10/5/07

La Universidad Desconocida


Roberto Bolaño.
La universidad desconocida.
Anagrama. Barcelona, 2007

Roberto Bolaño (1953-2003), conocido sobre todo como narrador, siempre se consideró un poeta. Cuando sus herederos ordenaron los archivos se encontraron varias carpetas con una serie de manuscritos que se titulaban La Universidad Desconocida.

Fechado en 1993,
cuando Bolaño ordena y clasifica su poesía, porque le acababan de diagnosticar la grave enfermedad que le haría desaparecer diez años después, es una summa poética, una obra en marcha revisada en 1996 en la que Bolaño recoge poemas escritos desde 1978.

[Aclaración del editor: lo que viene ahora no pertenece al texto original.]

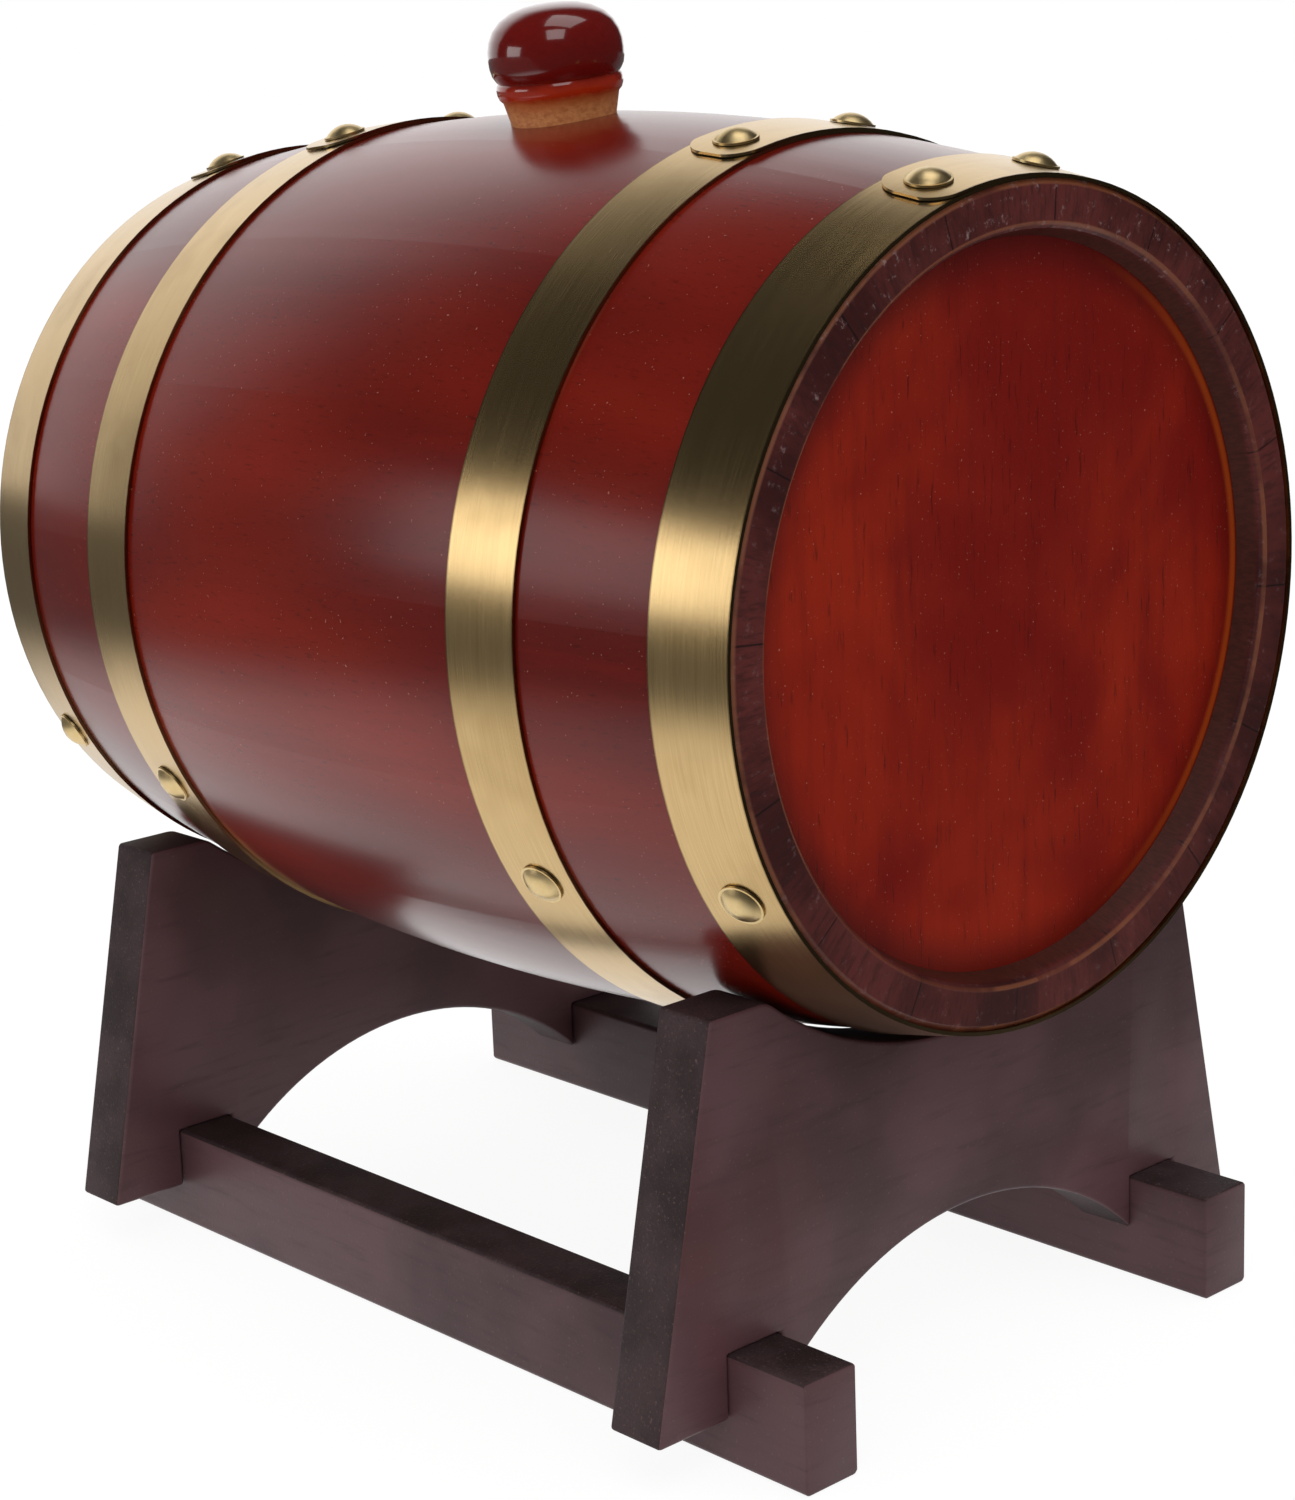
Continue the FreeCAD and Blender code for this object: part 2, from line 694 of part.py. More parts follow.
def add_key_handle(body, foot):
    sketch = new_sketch(body, "XZ_Plane", "Handle")
    half = size("key_paddle_width") / 2
    top = foot + size("key_paddle_height")
    neck = size("key_paddle_thickness") * 0.6
    waist = foot + size("key_paddle_height") * 0.3
    corners = (
        (-neck, foot - 1),
        (-neck, waist),
        (-half, top - half * 0.6),
        (half, top - half * 0.6),
        (neck, waist),
        (neck, foot - 1),
    )
    crown = half * 0.6
    arch = (half * half + crown * crown) / (2 * crown)
    outline(sketch, corners, {1: (half, 1), 2: (arch, 1), 3: (half, 1)})
    extrude(body, sketch, size("key_paddle_thickness"))
    face = number(size("key_paddle_thickness")) / 2

    def is_rim(edge):
        middle = edge.CenterOfMass
        return middle.z > number(waist) and abs(abs(middle.y) - face) < 0.1

    soften(body, size("key_paddle_round"), is_rim)


def soften(body, radius, chosen):
    """Rounds the chosen edges of a body's last feature."""
    doc.recompute()
    base = body.Tip
    names = ["Edge%d" % place for place, edge in enumerate(base.Shape.Edges, start=1) if chosen(edge)]
    rounding = body.newObject("PartDesign::Fillet", "Softened")
    rounding.Base = (base, names)
    rounding.Radius = number(radius)
    bind(rounding, "Radius", radius)
    return rounding


board_inner = size("board_place") - size("board_thickness") / 2
saddle_radius = stave_radius(board_inner) + size("saddle_clearance")
saddle_depth = size("shoulder_drop")
board_top = size("axis_height") - saddle_depth
saddle_half = root(saddle_radius * saddle_radius - saddle_depth * saddle_depth)
slot_inner = size("rail_place") - size("rail_width") / 2 - size("slot_clearance")
slot_outer = size("rail_place") + size("rail_width") / 2 + size("slot_clearance")
arch_centre = size("arch_top") - size("arch_radius")
arch_foot = arch_centre + root(size("arch_radius") * size("arch_radius") - slot_inner * slot_inner)


def make_board(label, side):
    """An end board: sloping sides, a saddle above, an arch below and a slot over each rail."""
    body = new_body(label)
    sketch = new_sketch(body, "XZ_Plane", "Outline")
    right = (
        (saddle_half, board_top),
        (size("board_top_half"), board_top),
        (size("board_bottom_half"), size("board_bottom")),
        (slot_outer, size("board_bottom")),
        (slot_outer, size("rail_height")),
        (slot_inner, size("rail_height")),
        (slot_inner, arch_foot),
    )
    left = tuple((-across, up) for across, up in reversed(right))
    under = len(right) - 1
    saddle = len(right) * 2 - 1
    outline(sketch, right + left, {under: (size("arch_radius"), -1), saddle: (saddle_radius, -1)})
    extrude(body, sketch, size("board_thickness"))
    shoulder = number(saddle_half)
    top = number(board_top)

    def is_shoulder(edge):
        middle = edge.CenterOfMass
        return abs(abs(middle.x) - shoulder) < 0.1 and abs(middle.z - top) < 0.1 and abs(middle.y) < 0.1

    soften(body, size("shoulder_round"), is_shoulder)
    body.Placement = Placement(Vector(0, number(cask_middle + side * size("board_place")), 0), Rotation())
    bind(body, "Placement.Base.y", cask_middle + side * size("board_place"))
    return body


def make_rail(label, side):
    """A straight rail with softened long edges, flat on the table."""
    body = new_body(label)
    sketch = new_sketch(body, "XZ_Plane", "Section")
    half = size("rail_width") / 2
    soft = size("edge_round")
    up = size("rail_height")
    corners = (
        (-half, soft),
        (-half, up - soft),
        (-(half - soft), up),
        (half - soft, up),
        (half, up - soft),
        (half, soft),
        (half - soft, 0),
        (-(half - soft), 0),
    )
    outline(sketch, corners)
    extrude(body, sketch, size("rail_length"))
    body.Placement = Placement(Vector(side * number(size("rail_place")), number(cask_middle), 0), Rotation())
    bind(body, "Placement.Base.x", side * size("rail_place"))
    bind(body, "Placement.Base.y", cask_middle)
    return body


def build():
    pieces = [make_stave(place) for place in range(STAVE_COUNT)]
    pieces.append(make_head("front_head", -1))
    pieces.append(make_head("rear_head", 1))
    places = (-size("end_hoop_place"), -size("belly_hoop_place"), size("belly_hoop_place"), size("end_hoop_place"))
    for label, place in zip(HOOP_NAMES, places):
        pieces.append(make_hoop(label, place))
        pieces.append(make_rivets(label.replace("hoop", "rivets"), place))
    pieces.append(make_bung())
    pieces.append(make_tap_body())
    pieces.append(make_tap_spout())
    pieces.append(make_tap_key())
    pieces.append(make_board("front_board", -1))
    pieces.append(make_board("rear_board", 1))
    pieces.append(make_rail("left_rail", -1))
    pieces.append(make_rail("right_rail", 1))
    return pieces


def check(pieces):
    """Stops before anything is written if a feature or a shape is broken."""
    for item in doc.Objects:
        if "Invalid" in item.State or "Error" in item.State:
            raise RuntimeError("%s is %s" % (item.Name, item.State))
    for piece in pieces:
        if piece.Shape.isNull() or not piece.Shape.isValid():
            raise RuntimeError("%s has no valid shape" % piece.Label)
        print(piece.Label, len(piece.Shape.Solids), "solid", round(piece.Shape.Volume), "mm3")


parts = build()
doc.recompute()
check(parts)
os.makedirs(OUT, exist_ok=True)
for part in parts:
    part.Shape.exportStep(os.path.join(OUT, part.Label + ".step"))
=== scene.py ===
# %% [markdown]
# # A small lacquered cask on its stand
#
# The staves, heads, hoops, bung, tap and stand come in at their real size as the fixed frame.
# This lesson gives each of them its finish, softens the corners of the stand, turns the bung, and
# sets up the studio and the camera. Every length is in metres, and `mm` turns millimetres into them.

import math

import bpy
from mathutils import Matrix, Vector


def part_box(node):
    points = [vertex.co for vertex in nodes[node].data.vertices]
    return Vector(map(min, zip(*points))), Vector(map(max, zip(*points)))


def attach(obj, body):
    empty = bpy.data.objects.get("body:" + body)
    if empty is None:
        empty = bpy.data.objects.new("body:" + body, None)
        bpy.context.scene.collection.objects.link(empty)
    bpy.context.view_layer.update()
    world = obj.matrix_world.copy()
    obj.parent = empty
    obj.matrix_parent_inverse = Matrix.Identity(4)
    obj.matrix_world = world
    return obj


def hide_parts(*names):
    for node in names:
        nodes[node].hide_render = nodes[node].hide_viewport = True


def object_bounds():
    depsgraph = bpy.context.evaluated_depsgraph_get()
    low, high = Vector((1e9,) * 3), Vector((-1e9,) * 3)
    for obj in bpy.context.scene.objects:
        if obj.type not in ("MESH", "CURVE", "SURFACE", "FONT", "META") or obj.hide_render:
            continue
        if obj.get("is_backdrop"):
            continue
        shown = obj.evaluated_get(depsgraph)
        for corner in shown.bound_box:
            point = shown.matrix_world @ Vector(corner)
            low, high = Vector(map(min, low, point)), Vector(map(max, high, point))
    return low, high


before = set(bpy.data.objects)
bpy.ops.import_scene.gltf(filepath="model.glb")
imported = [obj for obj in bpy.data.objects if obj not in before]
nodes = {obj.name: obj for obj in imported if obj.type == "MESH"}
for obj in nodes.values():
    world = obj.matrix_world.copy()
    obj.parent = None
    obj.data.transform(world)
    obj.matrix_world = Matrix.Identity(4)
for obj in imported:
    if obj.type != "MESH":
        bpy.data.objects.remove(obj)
cad_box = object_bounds()
scene = bpy.context.scene
scene.view_settings.view_transform = "Standard"
mm = 0.001
print("nodes:", len(nodes), "box:", [tuple(round(side, 4) for side in corner) for corner in cad_box])

# %% [markdown]
# The cask lies along Y. Most finishes need to know how far a point is from the cask's axis and how
# far round it. The axis could be typed in, but it is measured from the head and the end hoops, so
# it stays true when the cask changes.

# %% Measure the cask
stave_names = sorted(name for name in nodes if name.startswith("stave_"))
stave_count = len(stave_names)
rear_low, rear_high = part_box("rear_end_hoop")
front_low, front_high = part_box("front_end_hoop")
head_low, head_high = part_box("rear_head")
cask_middle_y = (rear_high[1] + front_low[1]) / 2
cask_half = rear_high[1] - cask_middle_y
head_face = head_high[1] - cask_middle_y
axis_height = (head_low[2] + head_high[2]) / 2
print("axis at z", round(axis_height, 4), "middle y", round(cask_middle_y, 4))
print("half length", round(cask_half, 4), "head face", round(head_face, 4))

# %% [markdown]
# A shader is easier to read as arithmetic than as a drawing of boxes and lines. `Wire` stands for
# one output of a node. Adding, multiplying or subtracting wires adds the Math node for it, and
# `ramp` turns a range of values into a soft mask from 0 to 1.


# %% Wires that do arithmetic
class Wire:
    """One output of a node, which can be used in expressions."""

    def __init__(self, sheet, node, result=0):
        self.sheet = sheet
        self.node = node
        self.result = result

    def output(self, result):
        """Another output of the same node."""
        return Wire(self.sheet, self.node, result)

    def math(self, operation, *others):
        return self.sheet.math(operation, self, *others)

    def __add__(self, other):
        return self.math("ADD", other)

    def __sub__(self, other):
        return self.math("SUBTRACT", other)

    def __mul__(self, other):
        return self.math("MULTIPLY", other)

    def __truediv__(self, other):
        return self.math("DIVIDE", other)

    def __radd__(self, other):
        return self.sheet.math("ADD", other, self)

    def __rsub__(self, other):
        return self.sheet.math("SUBTRACT", other, self)

    def __rmul__(self, other):
        return self.sheet.math("MULTIPLY", other, self)

    def __rtruediv__(self, other):
        return self.sheet.math("DIVIDE", other, self)

    def clipped(self):
        return self.math("MINIMUM", 1.0).math("MAXIMUM", 0.0)

    def ramp(self, low, high):
        """0 at low, 1 at high, and a smooth step between them."""
        settings = {"interpolation_type": "SMOOTHSTEP", "clamp": True}
        return self.sheet.node("ShaderNodeMapRange", settings, {0: self, 1: low, 2: high})


print("operators:", [name for name in vars(Wire) if name.startswith("__r")])

# %% [markdown]
# Every node comes from one method, `node`. It takes the node's type, its settings, and what goes
# into its sockets by name or number. Short methods stand on it for the nodes that come back often:
# a noise has a scale (how many of its spots fit in a metre), a detail, a roughness and a distortion.


# %% A sheet of nodes
def connect(tree, value, socket):
    """Link a wire to an input, or set a plain value on it."""
    if isinstance(value, Wire):
        tree.links.new(value.node.outputs[value.result], socket)
    else:
        socket.default_value = value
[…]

Un amplio volumen que su autor dejó cerrado y listo para publicar, con un índice y una serie de notas aclaratorias sobre la fecha y la procedencia de los poemas. Lo acaba de editar Anagrama con una nota inicial de los herederos de Bolaño y un breve y certero epílogo de Carolina López en el que traza la historia de este libro.

La Universidad Desconocida está escrito en los años decisivos en que se configura definitivamente la obra narrativa de Bolaño con una voz literaria que atraviesa las fronteras de los géneros y pasa con naturalidad del verso a la prosa, de la actitud lírica a la voluntad de contar. De ese tipo de transferencias da buena cuenta el hecho de que una de las secciones de este volumen, Gente que se aleja, se publicase antes exenta como Amberes. O los abundantes textos que en este libro contienen materiales narrativos o constituyen plenamente un cuento, como Lupe, o una novela corta, como la magnífica y fragmentaria Prosa del otoño en Gerona.

De la primera sección del libro, La novela-nieve, es este texto, titulado Amanecer:

Créeme, estoy en el centro de mi habitación
esperando que llueva. Estoy solo. No me importa
terminar o no mi poema. Espero la lluvia,
tomando café y mirando por la ventana un bello paisaje
de patios interiores, con ropas colgadas y quietas,
silenciosas ropas de mármol en la ciudad, donde no existe
el viento y a lo lejos sólo se escucha el zumbido
de una televisión en colores, observada por una familia
que también, a esta hora, toma café reunida alrededor
de una mesa: créeme: las mesas de plástico amarillo
se desdoblan hasta la línea del horizonte y más allá:
hacia los suburbios donde construyen edificios
de departamentos, y un muchacho de 16 sentado sobre
ladrillos rojos contempla el movimiento de las máquinas.
El cielo en la hora del muchacho es un enorme
tornillo hueco con el que la brisa juega. Y el muchacho
juega con ideas. Con ideas y con escenas detenidas.
La inmovilidad es una neblina transparente y dura
que sale de sus ojos.
Créeme: no es el amor el que va a venir,
sino la belleza con su estola de albas muertas.